Elementary school students in the neighborhood are in the attendance boundaries of Calahan Street, Dearborn, and Parthenia Street Elementary Schools; the majority of the neighborhood is covered by Dearborn Elementary School. Middle school students may attend Oliver Wendell Holmes International Middle School and Northridge Middle School. High school students may attend Grover Cleveland Charter and James Monroe High Schools.

==== Local School District Administration ====
The neighborhood is in the Northwest Local District in the North Region of LAUSD, both headed by Superintendent David Baca.
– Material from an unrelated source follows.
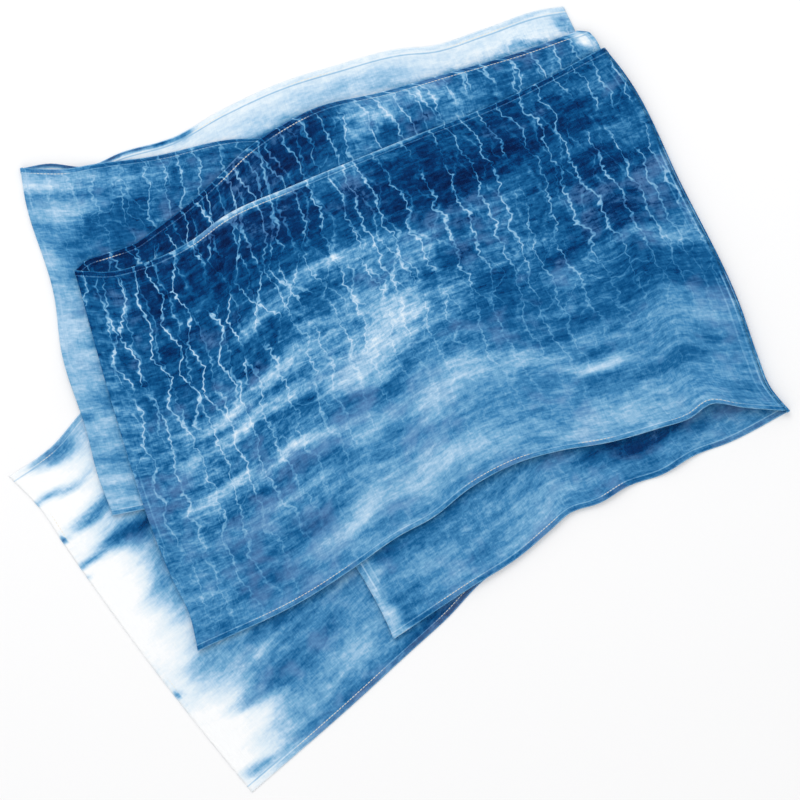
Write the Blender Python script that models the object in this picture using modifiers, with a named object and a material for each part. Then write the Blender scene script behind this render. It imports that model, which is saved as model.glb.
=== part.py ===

The neighborhood is in the 3rd District of the LAUSD Board of Education, represented by board member and Board Vice President Scott Schmerelson.

== Infrastructure ==
The major west-east thoroughfares in the neighborhood are Nordhoff Street, which forms the neighborhood's northern boundary, and Parthenia Street which passes through the center of the neighborhood. The major north–south thoroughfares are Lindley Avenue and Balboa Boulevard, which bound the neighborhood on the west and east respectively and the latter being the most important of the two. White Oak and Louise Avenues are two smaller but notable north–south streets that provide more local connections in the neighborhood. These major and secondary roads are arranged in a grid pattern, as is the case in most of the San Fernando Valley's roads; residential streets are also generally arranged in a grid, but some are more curved and are cul-de-sacs. There is no designated bicycle infrastructure in the neighborhood.

The Los Angeles County Metropolitan Transportation Authority operates Metro Bus local lines 166, 167, 236, and 237 on the bounding thoroughfares. The Los Angeles Department of Transportation operates Commuter Express routes 573 and 574 along Balboa Boulevard.